● PROBLEM DETAILS: For the listing that follows, give again exactly the lines from the one with "The Blender code for this object continues." to the one with "procedural material, with", including both.

── RAW DATA ──

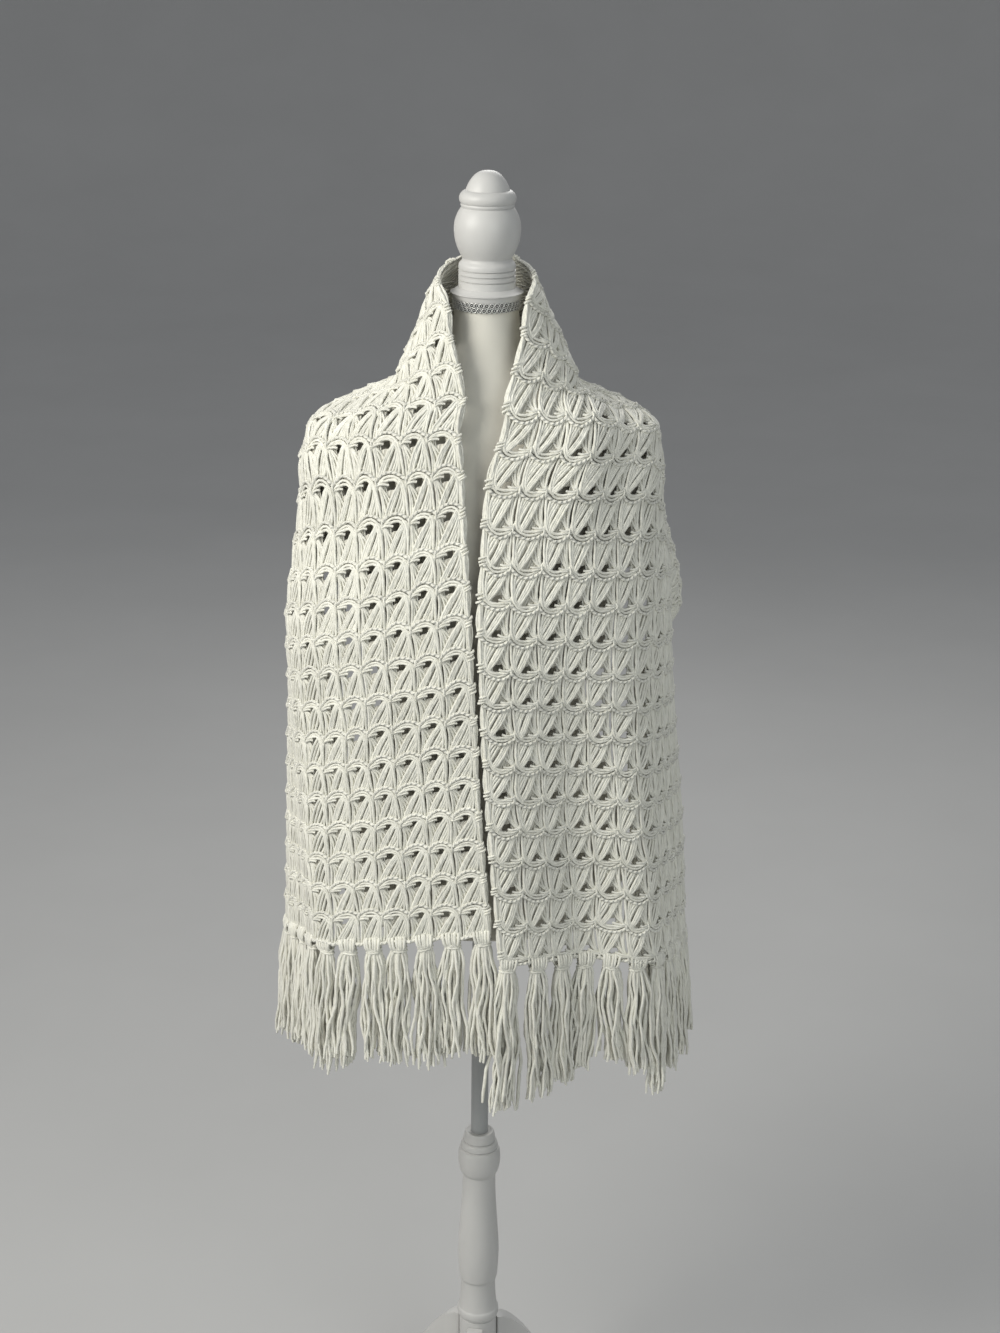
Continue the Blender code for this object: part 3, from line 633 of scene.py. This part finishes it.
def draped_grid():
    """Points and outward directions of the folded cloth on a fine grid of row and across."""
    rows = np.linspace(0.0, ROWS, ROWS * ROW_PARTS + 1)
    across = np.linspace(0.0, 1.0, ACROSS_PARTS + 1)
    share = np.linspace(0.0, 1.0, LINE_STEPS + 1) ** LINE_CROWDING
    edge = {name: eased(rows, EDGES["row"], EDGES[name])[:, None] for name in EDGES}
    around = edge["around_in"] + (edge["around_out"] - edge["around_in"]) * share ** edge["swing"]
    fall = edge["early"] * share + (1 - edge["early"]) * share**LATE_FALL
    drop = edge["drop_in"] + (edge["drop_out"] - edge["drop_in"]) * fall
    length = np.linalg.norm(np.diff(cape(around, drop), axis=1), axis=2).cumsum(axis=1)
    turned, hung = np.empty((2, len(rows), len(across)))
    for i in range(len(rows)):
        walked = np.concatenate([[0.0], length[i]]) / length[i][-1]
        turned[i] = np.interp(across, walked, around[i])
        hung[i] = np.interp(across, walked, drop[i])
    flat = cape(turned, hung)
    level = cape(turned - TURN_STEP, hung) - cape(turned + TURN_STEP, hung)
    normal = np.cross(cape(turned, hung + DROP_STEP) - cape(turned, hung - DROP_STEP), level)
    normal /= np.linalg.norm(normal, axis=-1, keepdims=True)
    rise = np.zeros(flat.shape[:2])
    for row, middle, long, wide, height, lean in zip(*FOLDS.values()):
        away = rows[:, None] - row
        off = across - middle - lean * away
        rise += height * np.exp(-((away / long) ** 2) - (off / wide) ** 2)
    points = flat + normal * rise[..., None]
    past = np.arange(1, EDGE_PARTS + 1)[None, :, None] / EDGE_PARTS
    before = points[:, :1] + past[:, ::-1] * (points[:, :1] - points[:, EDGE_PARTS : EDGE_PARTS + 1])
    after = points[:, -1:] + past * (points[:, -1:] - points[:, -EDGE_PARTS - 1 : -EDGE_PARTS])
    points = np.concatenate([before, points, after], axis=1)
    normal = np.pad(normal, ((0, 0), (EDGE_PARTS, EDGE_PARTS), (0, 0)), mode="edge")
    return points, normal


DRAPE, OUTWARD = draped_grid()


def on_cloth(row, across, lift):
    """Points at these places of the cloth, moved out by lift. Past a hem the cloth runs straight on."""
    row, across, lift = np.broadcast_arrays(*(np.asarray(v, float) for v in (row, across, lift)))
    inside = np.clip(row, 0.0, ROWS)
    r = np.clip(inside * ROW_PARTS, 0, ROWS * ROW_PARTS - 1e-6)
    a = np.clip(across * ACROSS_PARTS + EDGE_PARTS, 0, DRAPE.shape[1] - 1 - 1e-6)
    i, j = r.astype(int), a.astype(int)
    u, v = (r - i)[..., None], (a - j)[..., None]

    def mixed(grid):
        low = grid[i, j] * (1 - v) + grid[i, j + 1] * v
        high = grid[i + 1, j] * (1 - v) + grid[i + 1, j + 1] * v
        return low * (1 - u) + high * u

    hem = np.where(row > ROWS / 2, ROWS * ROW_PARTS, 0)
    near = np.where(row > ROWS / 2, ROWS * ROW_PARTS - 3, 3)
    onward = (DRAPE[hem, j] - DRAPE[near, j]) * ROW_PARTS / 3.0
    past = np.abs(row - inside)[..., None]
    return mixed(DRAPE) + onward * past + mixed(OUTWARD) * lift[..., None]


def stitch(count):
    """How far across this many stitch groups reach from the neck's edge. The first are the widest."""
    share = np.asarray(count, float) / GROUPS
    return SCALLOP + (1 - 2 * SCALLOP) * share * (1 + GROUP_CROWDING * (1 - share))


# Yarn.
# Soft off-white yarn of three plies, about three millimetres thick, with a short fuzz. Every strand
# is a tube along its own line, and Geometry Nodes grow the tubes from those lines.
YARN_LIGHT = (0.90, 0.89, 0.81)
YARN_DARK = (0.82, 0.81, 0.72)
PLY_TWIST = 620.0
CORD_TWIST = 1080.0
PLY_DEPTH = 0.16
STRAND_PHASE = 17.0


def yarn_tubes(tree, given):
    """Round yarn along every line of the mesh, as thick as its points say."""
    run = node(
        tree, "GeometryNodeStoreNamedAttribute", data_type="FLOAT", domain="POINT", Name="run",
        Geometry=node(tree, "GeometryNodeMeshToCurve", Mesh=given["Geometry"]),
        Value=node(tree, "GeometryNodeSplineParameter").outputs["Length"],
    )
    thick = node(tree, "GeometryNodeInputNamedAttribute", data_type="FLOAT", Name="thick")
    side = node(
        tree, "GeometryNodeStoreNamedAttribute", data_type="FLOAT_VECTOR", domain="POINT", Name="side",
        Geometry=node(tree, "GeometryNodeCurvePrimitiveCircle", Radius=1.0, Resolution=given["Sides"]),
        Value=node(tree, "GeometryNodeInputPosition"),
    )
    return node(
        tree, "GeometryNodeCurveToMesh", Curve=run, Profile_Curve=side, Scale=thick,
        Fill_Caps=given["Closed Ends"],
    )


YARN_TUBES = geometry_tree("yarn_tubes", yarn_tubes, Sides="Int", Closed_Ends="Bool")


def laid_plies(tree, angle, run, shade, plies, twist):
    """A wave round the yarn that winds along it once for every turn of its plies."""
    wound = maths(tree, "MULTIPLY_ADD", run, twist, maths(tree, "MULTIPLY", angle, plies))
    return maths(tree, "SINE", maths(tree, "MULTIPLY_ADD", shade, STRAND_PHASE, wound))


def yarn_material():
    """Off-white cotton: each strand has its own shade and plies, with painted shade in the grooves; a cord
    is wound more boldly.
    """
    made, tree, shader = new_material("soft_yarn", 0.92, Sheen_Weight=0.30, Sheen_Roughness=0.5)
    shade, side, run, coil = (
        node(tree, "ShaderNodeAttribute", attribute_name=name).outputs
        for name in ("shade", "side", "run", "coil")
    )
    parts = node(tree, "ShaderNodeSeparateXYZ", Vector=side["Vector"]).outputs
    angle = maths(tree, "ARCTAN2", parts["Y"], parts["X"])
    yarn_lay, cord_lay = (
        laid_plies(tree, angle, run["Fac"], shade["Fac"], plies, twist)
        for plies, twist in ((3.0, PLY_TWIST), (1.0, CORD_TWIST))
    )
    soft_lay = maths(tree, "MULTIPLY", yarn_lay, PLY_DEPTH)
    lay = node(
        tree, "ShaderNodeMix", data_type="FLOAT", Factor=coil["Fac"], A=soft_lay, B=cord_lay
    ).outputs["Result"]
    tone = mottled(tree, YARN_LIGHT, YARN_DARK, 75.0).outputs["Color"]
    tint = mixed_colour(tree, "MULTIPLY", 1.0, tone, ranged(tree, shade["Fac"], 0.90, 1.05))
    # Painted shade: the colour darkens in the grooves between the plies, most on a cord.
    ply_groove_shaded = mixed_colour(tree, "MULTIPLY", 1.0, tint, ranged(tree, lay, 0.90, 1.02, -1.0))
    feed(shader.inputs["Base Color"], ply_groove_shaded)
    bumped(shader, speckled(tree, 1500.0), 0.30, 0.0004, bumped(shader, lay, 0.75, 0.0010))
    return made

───
── RAW DATA ──

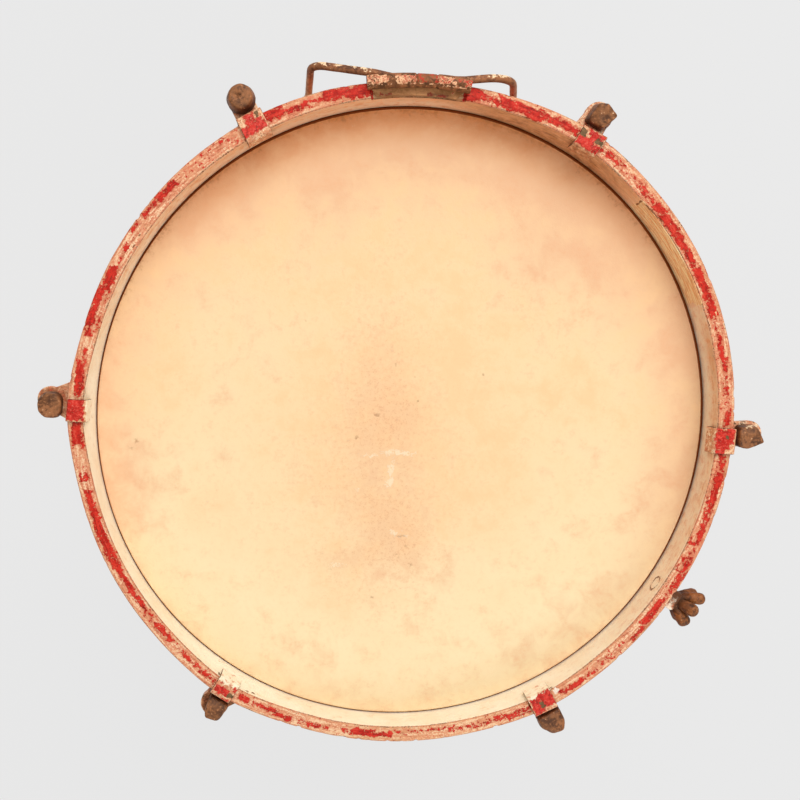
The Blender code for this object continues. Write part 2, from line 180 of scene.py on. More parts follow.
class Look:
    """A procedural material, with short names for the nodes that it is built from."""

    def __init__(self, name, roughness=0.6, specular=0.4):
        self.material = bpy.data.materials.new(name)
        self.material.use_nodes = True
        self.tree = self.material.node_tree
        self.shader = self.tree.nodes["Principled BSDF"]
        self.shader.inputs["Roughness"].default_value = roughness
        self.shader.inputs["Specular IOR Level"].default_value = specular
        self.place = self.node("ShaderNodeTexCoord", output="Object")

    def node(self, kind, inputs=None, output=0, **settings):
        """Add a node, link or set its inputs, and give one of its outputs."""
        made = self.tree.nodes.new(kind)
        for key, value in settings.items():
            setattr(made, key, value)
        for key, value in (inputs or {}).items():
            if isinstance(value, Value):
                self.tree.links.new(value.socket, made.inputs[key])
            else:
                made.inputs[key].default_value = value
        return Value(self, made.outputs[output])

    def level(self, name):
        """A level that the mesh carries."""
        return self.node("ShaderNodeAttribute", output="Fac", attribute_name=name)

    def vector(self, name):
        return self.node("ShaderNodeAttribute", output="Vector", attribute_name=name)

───

● REPLY TO THE EXERCISE:
The Blender code for this object continues. Write part 2, from line 180 of scene.py on. More parts follow.
class Look:
    """A procedural material, with short names for the nodes that it is built from."""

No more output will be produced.